Le monde de l’information montre en effet bien moins de réserve vis-à-vis du mot que ne le fait celui de la spéculation tant philosophique que théologique. Pour preuve, le premier des dix devoirs énoncés par la charte de Munich, signée en 1971, qui régit l’ensemble des règles déontologiques de la profession au niveau européen, met en avant le devoir du journaliste de respecter la vérité, et ce «quelles qu’en puissent être les conséquences pour lui-même, et ce en raison du droit que le public a de connaître la vérité». Le tout en «s’obligeant à respecter la vie privée des personnes», mais sans pourtant renoncer à la «liberté du commentaire et de la critique».

La vérité n’est donc pas morte en ce qui concerne l’information, laquelle doit venir d’une source identifiée, fiable, et concerner des faits avérés. Pas de rumeurs donc, pas d’interprétation des faits, pas d’omission ni de travestissement. Toute information inexacte doit faire l’objet d’une rectification… Et à tout cela, les journalistes de nos Eglises s’y tiennent, sans jamais pourtant prétendre montrer l’exemple à qui que ce soit.

La fidélité du marronnier

Il est une autre donnée de l’air du temps qu’ils prennent à contre-courant, nos journalistes de talent, et pour le plus grand bien leur tâche: c’est la tentation de l’innovation. En langage journalistique, un marronnier désigne le traitement cyclique d’une information qui revient régulièrement. Chaque année, la rentrée des classes, Noël, Pâques… Comment dire de manière toujours nouvelle ce qui revient année après année?

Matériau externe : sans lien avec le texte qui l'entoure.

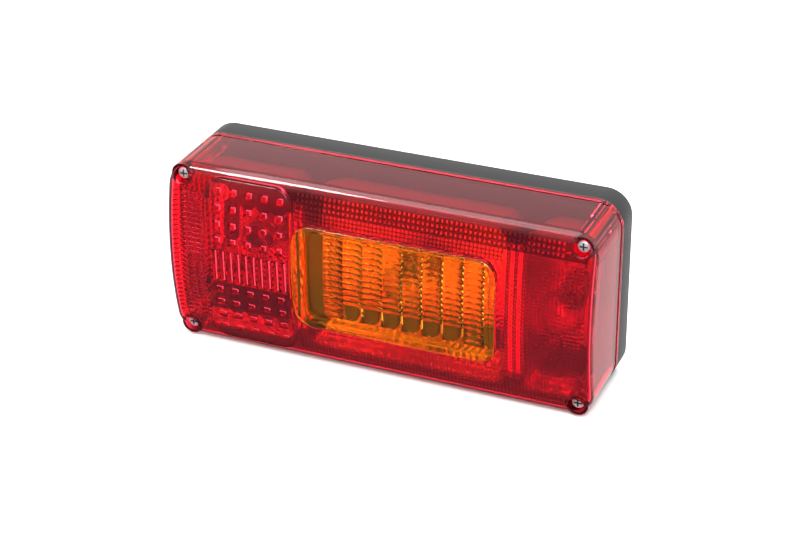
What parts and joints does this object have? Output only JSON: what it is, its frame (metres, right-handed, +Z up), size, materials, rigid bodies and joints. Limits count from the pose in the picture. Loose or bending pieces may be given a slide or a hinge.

Le secret est plus dans le renouvellement que dans l’innovation. Nos journalistes, eux, le savent: ils sont au service de l’information et lui sont fidèles. Innover, c’est pourtant le mot à la mode qui vient sur toutes les lèvres quand les résultats attendus ne suivent pas. Y compris dans des milieux religieux, en particulier chrétiens, où il semble pourtant que le résultat ne devrait jamais (question de cohérence interne) être ni la mesure ni la règle.

La leçon du marronnier, ce devoir de fidélité, Bruno Latour le rappelle* ainsi au monde religieux, avec une lucidité un peu crue: «si en matière de science naturelle ou sociale, le chercheur a le devoir d’ajouter sa pierre au vaste édifice du savoir, de découvrir, d’innover, de produire de l’information nouvelle, en matière de religion, son devoir est de fidélité: il ne doit pas inventer, mais renouveler; il ne doit pas découvrir, mais recouvrer; il ne doit pas innover, mais reprendre à nouveaux frais la sempiternelle ritournelle»

*dans «Jubiler, ou les tourments de la parole religieuse», Editions les empêcheurs de penser en rond/La Découverte, Paris, 2013.